VMware announces plans to acquire Carbon Black for $2.1 billion
Enterprise software giant VMware on Thursday said it would acquire endpoint security company Carbon Black in a move to bolster its security offerings and ability to detect advanced cyberthreats.
The all-cash transaction will be for $26 a share for a total enterprise value of $2.1 billion.
VMware, a roughly 24,000-person company based in Palo Alto, California, sells hypervisors and other virtualizing technologies to corporations and to federal agencies. Carbon Black, which went public last year, uses cloud computing to analyze and defend against threats to endpoints like mobile devices.
VMware CEO Pat Gelsinger called the acquisition a “huge step forward in security” that will allow his firm to deliver “an enterprise-grade platform to administer and protect workloads.”
“The current cybersecurity industry is simply broken and ineffective,” Gelsinger asserted in an investor call touting the acquisition. He made the case that the acquisition of Waltham, Massachusetts-based Carbon Black would give VMware greater visibility into hackers’ activity and more tools to thwart them.
VMware also announce Thursday that it was buying Pivotal Software for an enterprise value of $2.7 billion in a bid to embrace Kubernetes — the popular open-source system for deploying containerized applications.

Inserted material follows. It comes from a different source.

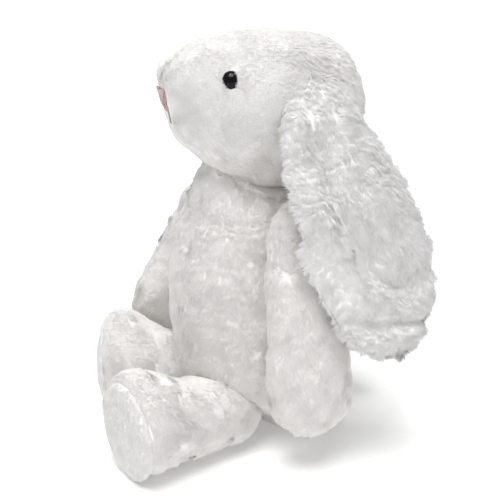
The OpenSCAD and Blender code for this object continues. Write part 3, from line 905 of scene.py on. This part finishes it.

The acquisitions are just the latest for a cybersecurity industry that has been in a feeding frenzy as big-name vendors look to buy their way to dominance. The industry has seen more than 80 mergers or acquisitions in the first half of this year totaling more than $22 billion, according to Cybersecurity Ventures.
CORRECTION, 6:17 p.m. EDT: An earlier version of this story misstated the price per share of VMware’s acquisition of Carbon Black. It is $26, not $21.